Re: Better performance on older version of GCC

2010-08-27 Thread Xinliang David Li
Briefly looked at it -- the trunk gcc also regresses a lot compared to
the binary you attached. (To match your binary, also added
-mfpmath=387 -m32 options)

Two problems:

1) more register spills in the trunk version -- the old compiler seems
more effective in using fp stack registers;
2) the complex multiplication -- the old version emits inline sequence
while the trunk version emits call to _muld3c intrinsinc.

You can probably file a bug report on this.

Thanks,

David

On Fri, Aug 27, 2010 at 8:39 AM, Corey Kasten
 wrote:
> On Fri, 2010-08-27 at 17:09 +0200, Richard Guenther wrote:
>> On Fri, Aug 27, 2010 at 5:02 PM, Corey Kasten
>>  wrote:
>> > On Fri, 2010-08-27 at 06:50 -0700, Nathan Froyd wrote:
>> >> On Fri, Aug 27, 2010 at 09:44:25AM -0400, Corey Kasten wrote:
>> >> > I find that the executable compiled on system A runs faster (on both
>> >> > systems) than the executable compiled on system B (on both system), by a
>> >> > factor about approximately 4 times. I have attempted to play with the
>> >> > GCC optimizer flags and have not been able to get System B (with the
>> >> > later GCC version) to compile code with any better performance. Could
>> >> > someone please help figure this out?
>> >>
>> >> It's almost impossible to tell what's going on without an actual
>> >> testcase.  You might not be able to provide the actual code, but you
>> >> could try distilling it down to something you could release.
>> >>
>> >> -Nathan
>> >
>> > Thanks for the reply Nathan.
>> >
>> > I have attached an archive with the test case code. The code is built by
>> > build.sh and outputs the number of microseconds to complete the
>> > processing.
>> >
>> > Compiling with GCC version "4.1.2 20070925 (Red Hat 4.1.2-33)" produces
>> > code that runs in about 66% of the time than does GCC version "4.3.0
>> > 20080428 (Red Hat 4.3.0-8)"
>>
>> -fcx-limited-range or -fcx-fortran-rules.  4.3 now is more conforming than 
>> 4.1.
>>
>> Richard.
>>
>> > Thanks
>> >
>> > Corey
>> >
>
> Richard,
>
> -fcx-limited-range worked great on both my real benchmark and my test
> achive. GCC didn't recognize -fcx-fortran-rules, but obviously I don't
> need it.
>
> Thanks so much,
> Corey
>
>
>
>


Re: Better performance on older version of GCC

2010-08-27 Thread Andrew Pinski
On Fri, Aug 27, 2010 at 5:12 PM, Xinliang David Li  wrote:
> Briefly looked at it -- the trunk gcc also regresses a lot compared to
> the binary you attached. (To match your binary, also added
> -mfpmath=387 -m32 options)
>
> Two problems:
>
> 1) more register spills in the trunk version -- the old compiler seems
> more effective in using fp stack registers;
> 2) the complex multiplication -- the old version emits inline sequence
> while the trunk version emits call to _muld3c intrinsinc.

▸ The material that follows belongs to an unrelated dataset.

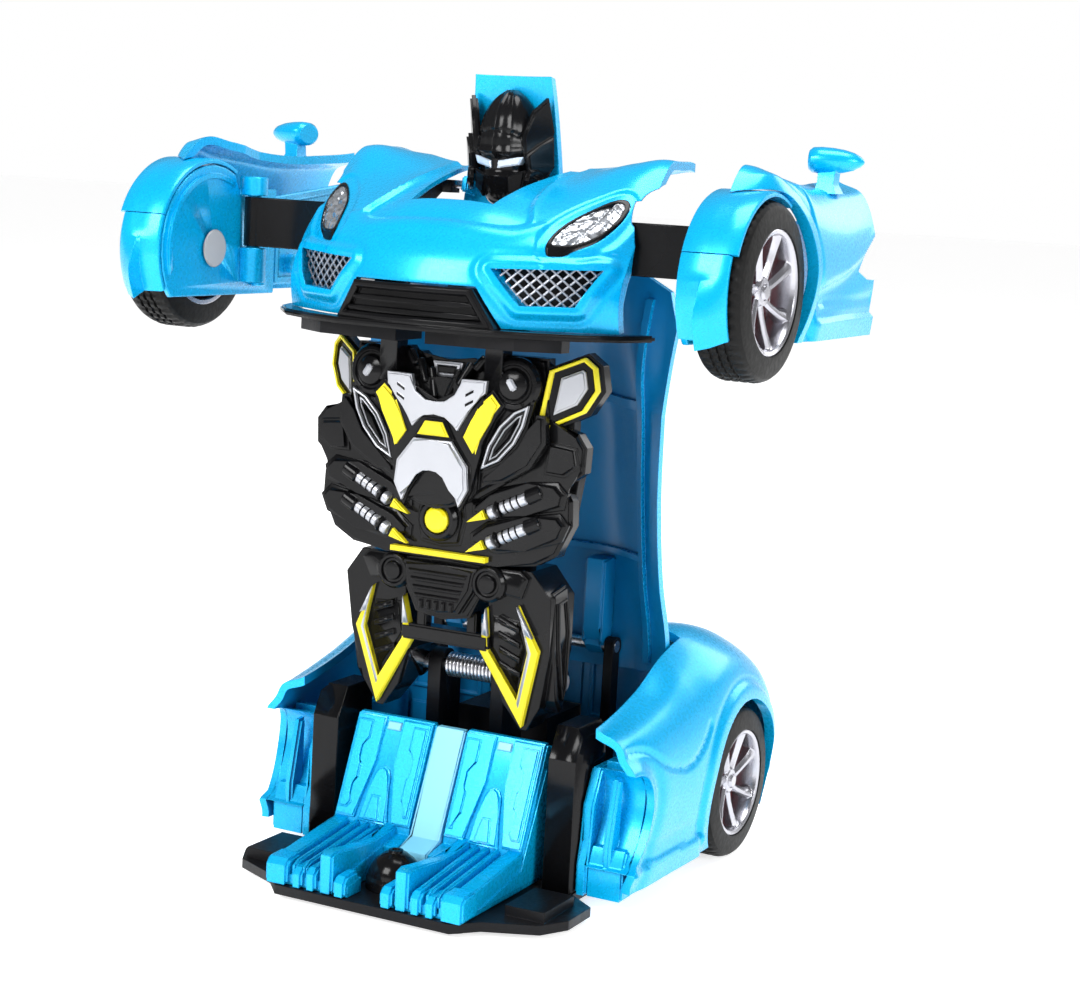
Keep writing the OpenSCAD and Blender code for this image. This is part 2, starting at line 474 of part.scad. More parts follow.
module bumper_lip() color(black) chest_place() {
    plan_block(mirrored([[0, -88.4], [14.5, -88], [22, -85.4], [30.4, -80.4], [36, -73.6], [38.7, -66.6],
        [35.6, -66.6], [33, -72.6], [28.4, -77.6], [20, -82.6], [12, -84.6], [0, -85]]), 4.9, lip_top);
    front_plate(-88.2, -85.4, mirrored([[0, 12.6], [11.8, 12.6], [16, 5.8], [16, 5], [0, 5]]));
    front_plate(-88.9, -87.8, mirrored([[0, 12.6], [11.8, 12.6], [16, 5.8], [14.4, 5.8], [11, 11.4], [0, 11.4]]));
    translate([-2.4, -86, 6.2]) cube([4.8, 15.9, 2]);
}
latch_pin = [-68, 14.2];
module latch_lever() color(steel) chest_place() difference() {
    union() {
        x_bar(-2, 2, latch_pin[0], latch_pin[1], 2);
        side_plate(-2, 2, [[-68.5, 16], [-56.4, 17.8], [-55.4, 19.4], [-54.4, 19.2], [-55, 15.8], [-67.5, 12.4]]);
        side_plate(-2, 2, [[-69.9, 14], [-69.6, 7], [-68, 7], [-66.4, 14]]);
    }
    x_bar(-3, 3, latch_pin[0], latch_pin[1], 0.9);
}

// ---------------------------------------------------------------- head
module head_flap() color(blue) flap_place() {
    skin() plan_block(mirrored([[0, -49.2], [flap_rear_w, -49.2], [flap_front_w, flap_front_y], [0, flap_front_y]]));
    both_sides() difference() {
        translate([7.8, flap_pin[0] - 1.5, flap_pin[1] - 1.5]) cube([1.4, 3, 4]);
        x_bar(7, 10, flap_pin[0], flap_pin[1], 0.8 + fit_gap);
    }
}
head_y = 16.4;                          // standing place of the middle of the helmet
head_back = 15.9;
module head_casting() color(black) standing() difference() {
    union() {
        intersection() {
            translate([0, head_y, 0]) rotate_extrude() polygon([[0, 128.6], [3.6, 129.2], [5, 131.4], [6, 135],
                [6.2, 141], [5.6, 145.4], [4, 148.6], [2, 150.2], [0, 150.6]]);
            translate([-8, 8, 120]) cube([16, head_back - 8, 40]);
        }
        both_sides() side_plate(6, 7.2, [[12.4, 133], [14.8, 131.5], [head_back, 134], [head_back, 149], [14.2, 143],
            [12.6, 140]]);
    }
    // slot for the eyes, and the brow above it
    translate([-4.6, 8, 136]) cube([9.2, 4.2, 2.2]);
}
module face_mask() color("silver") standing() {
    intersection() {
        translate([0, head_y, 0]) cylinder(r = 5.3, h = 300);
        translate([-4.5, 8, 136.1]) cube([9, 4.1, 2]);
    }
}

// ---------------------------------------------------------------- roof, the standing robot's back
WINDSHIELD = [[0, -46.6], [9, -46.2], [19.6, -41.6], [25.4, -33.6], [24.4, -26], [17.4, -12.6], [9, -11.4], [0, -11.2]];
SIDE_WINDOW = [[-19, 36.2], [-8, 42.6], [6, 43.6], [14, 42.4], [19, 40.8], [16, 38.6], [-4, 36.6]];
module roof_shell() color(blue) roof_place() skin() difference() {
    plan_block(mirrored(concat(ROOF_FRONT, [[31, 38], [0, 38]])), 28);
    plan_block(mirrored(WINDSHIELD), 20, 60);
    both_sides() side_plate(18.5, 40, SIDE_WINDOW);
}
module window_insert() color("black") roof_place() {
    skin(1.9, 0.9) union() {
        plan_block(mirrored([for (p = WINDSHIELD) [p[0] * 1.04, -28.9 + (p[1] + 28.9) * 1.04]]), 20, 60);
        both_sides() side_plate(19, 40, [for (p = SIDE_WINDOW) [p[0] * 1.06, 40 + (p[1] - 40) * 1.14]]);
    }
}
module roof_hinge() color(black) roof_place() both_sides() difference() {
    union() {
        x_bar(15, 18, roof_pin_y, roof_pin_z, roof_lug_r);
        translate([15, 22, 42.4]) cube([3, roof_pin_y - 22, 2.4]);
    }
    x_bar(14, 19, roof_pin_y, roof_pin_z, roof_pin_r + fit_gap);
}

// ---------------------------------------------------------------- arms: doors with the front wheels
module link(side) color(black) standing() mirror([side < 0 ? 1 : 0, 0, 0])
    translate([link_front[0], link_front[1] + chest_rise[1], chest_rise[2]]) rotate([0, 0, -90]) {
        z0 = link_low;
        h = link_high - link_low;
        difference() {
            union() {
                translate([0, 0, z0]) cylinder(r = link_boss_r, h = h);
                translate([0, link_len, z0]) cylinder(r = link_boss_r, h = h);
                translate([-1.4, 0, z0]) cube([2.4, link_len, h]);
            }
            translate([0, 0, z0 - 1]) cylinder(r = 1.2 + fit_gap, h = h + 2);
            translate([0, link_len, z0 - 1]) cylinder(r = 1.2 + fit_gap, h = h + 2);
            translate([-3, 4, z0 + 2]) cube([2.4, link_len - 8, h - 4]);
        }
    }
module link_left() link(1);
module link_right() link(-1);
module arm_panel(side) color(blue) arm_place(side) skin() difference() {
    plan_block([[34.9, -95], [34.9, -69.6], [32.6, -38], [34.1, -31], [32.1, -14], [31.8, 0.9], [50, 0.9], [50, -95]],
        lip_top + 0.4);
    wheel_arch(-half_base);
}
module arm_panel_left() arm_panel(1);
module arm_panel_right() arm_panel(-1);
wall_r = tyre_r + 0.3;
WHEEL_WALL = concat([[-64, lip_top + 0.5]],
    [for (a = [208:-12:64]) [-half_base + wall_r * cos(a), axle_z + wall_r * sin(a)]],
    [[-43, 27], [-30, 27], [-30, lip_top + 0.5]]);
module wheel_wall(side) color(blue) arm_place(side) difference() {
    union() {
        side_plate(30.3, 31.4, WHEEL_WALL);
        for (z = [[9, link_low - 0.3], [link_high + 0.3, 29.4]]) {
            translate([link_rear[0], link_rear[1], z[0]]) cylinder(r = 2.5, h = z[1] - z[0]);
            translate([link_rear[0], link_rear[1] - 1.5, z[0]]) cube([2.6, 3, z[1] - z[0]]);
        }
        translate([link_rear[0], link_rear[1], 9]) cylinder(r = 1.2, h = 20);
    }
    x_bar(29, 32, -half_base, axle_z, 1.5);
}
module wheel_wall_left() wheel_wall(1);
module wheel_wall_right() wheel_wall(-1);
// A pod with a round outer end, on a short stalk
module mirror_pod(side) color(blue) arm_place(side) {
    translate([36.4, -14.6, 33.6]) cylinder(r = 1.5, h = 2.4);
    translate([32.6, -15.6, 38.4]) rotate([0, 90, -12]) rotate_extrude()
        polygon([[0, 0], [2.7, 0], [2.9, 1], [2.9, 6.6], [2.5, 8.2], [1.5, 9.4], [0, 9.9]]);
}
module mirror_left() mirror_pod(1);
module mirror_right() mirror_pod(-1);
module axle_front(side) color("gray") arm_place(side) {
    x_bar(29.95, 38.6, -half_base, axle_z, 1.5);
    x_bar(29.4, 29.95, -half_base, axle_z, 3.6);
}
module axle_front_left() axle_front(1);
module axle_front_right() axle_front(-1);

base_plate();
rear_shell();
engine_cover();
tail_panel();
boot_left();
boot_right();
boot_strip();
foot_dome();
pillar_left();
pillar_right();
hinge_bracket();
leg_pin();
leg_spring();
roof_pin();
drive_housing();
base_screws();
rear_axle();
axle_gear();
rim_rear_left();
rim_rear_right();
tyre_rear_left();
tyre_rear_right();
idler_gear();
flywheel();
torso_front();
torso_back();
pelvis();
leg_left();
leg_right();
neck_arms();
torso_screws();
hood_shell();
chest_frame();
headlight_left();
headlight_right();
grille_insert();
chest_pins();
bumper_lip();
latch_lever();
head_flap();
head_casting();
face_mask();
roof_shell();
window_insert();
roof_hinge();
link_left();
link_right();
arm_panel_left();
arm_panel_right();
wheel_wall_left();
wheel_wall_right();
mirror_left();
mirror_right();
axle_front_left();
axle_front_right();
rim_front_left();
rim_front_right();
tyre_front_left();
tyre_front_right();
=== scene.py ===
import math

import bmesh
import bpy
import numpy as np
from mathutils import Matrix, Vector


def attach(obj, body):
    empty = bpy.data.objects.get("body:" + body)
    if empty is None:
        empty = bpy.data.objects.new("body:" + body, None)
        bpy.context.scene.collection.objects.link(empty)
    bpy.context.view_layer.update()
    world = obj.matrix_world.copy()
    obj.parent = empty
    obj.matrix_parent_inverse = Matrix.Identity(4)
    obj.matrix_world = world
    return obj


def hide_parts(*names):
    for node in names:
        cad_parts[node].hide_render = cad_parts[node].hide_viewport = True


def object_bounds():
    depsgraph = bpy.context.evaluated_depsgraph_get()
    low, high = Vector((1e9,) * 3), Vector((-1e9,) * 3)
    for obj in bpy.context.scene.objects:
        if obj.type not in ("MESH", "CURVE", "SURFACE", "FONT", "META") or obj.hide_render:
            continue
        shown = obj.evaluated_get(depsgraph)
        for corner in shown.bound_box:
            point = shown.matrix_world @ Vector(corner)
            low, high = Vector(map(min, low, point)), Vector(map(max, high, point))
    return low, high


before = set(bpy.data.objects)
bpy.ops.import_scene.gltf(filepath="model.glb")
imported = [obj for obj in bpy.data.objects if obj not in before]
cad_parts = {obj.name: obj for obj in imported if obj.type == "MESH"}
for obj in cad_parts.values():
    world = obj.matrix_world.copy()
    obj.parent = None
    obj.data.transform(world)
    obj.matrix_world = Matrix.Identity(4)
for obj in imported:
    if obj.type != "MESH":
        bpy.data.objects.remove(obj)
cad_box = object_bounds()

# ---------------------------------------------------------------- sizes shared with the CAD part
TYRE_R = 15.5
RIM_R = 10.9
TRACK_HALF = 41.5
TYRE_W = 9.7
HALF_BASE = 51.4
SPOKES = 7
SHELL_T = 1.6
MID_Y = 26.5
TAIL_Y = 79.5
LINK_LEN = 22
CHEST_RISE = (0, 68, 102)
ARM_RISE = (LINK_LEN, 68 - LINK_LEN, 102)
ROOF_PIN = (33.5, 43.5)
FLAP_PIN = (-52.5, 30.2)
FLAP_TURN = 100
HEAD_Y = 16.4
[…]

Neither of these seems like real bug reportable ones.  The first one
is that due to -fexcess-precision=standard being default in 4.5 and
above (see PR 323).  The second one is due to -fcx-limited-range not
being default any more (I cannot remember the bug number which changed
that though).

Thanks,
Andrew Pinski


Re: Better performance on older version of GCC

2010-08-27 Thread Xinliang David Li
Right -- I missed Richard's previous email regarding the options.

Thanks,

David

On Fri, Aug 27, 2010 at 5:21 PM, Andrew Pinski  wrote:
> On Fri, Aug 27, 2010 at 5:12 PM, Xinliang David Li  wrote:
>> Briefly looked at it -- the trunk gcc also regresses a lot compared to
>> the binary you attached. (To match your binary, also added
>> -mfpmath=387 -m32 options)
>>
>> Two problems:
>>
>> 1) more register spills in the trunk version -- the old compiler seems
>> more effective in using fp stack registers;
>> 2) the complex multiplication -- the old version emits inline sequence
>> while the trunk version emits call to _muld3c intrinsinc.
>
> Neither of these seems like real bug reportable ones.  The first one
> is that due to -fexcess-precision=standard being default in 4.5 and
> above (see PR 323).  The second one is due to -fcx-limited-range not
> being default any more (I cannot remember the bug number which changed
> that though).
>
> Thanks,
> Andrew Pinski
>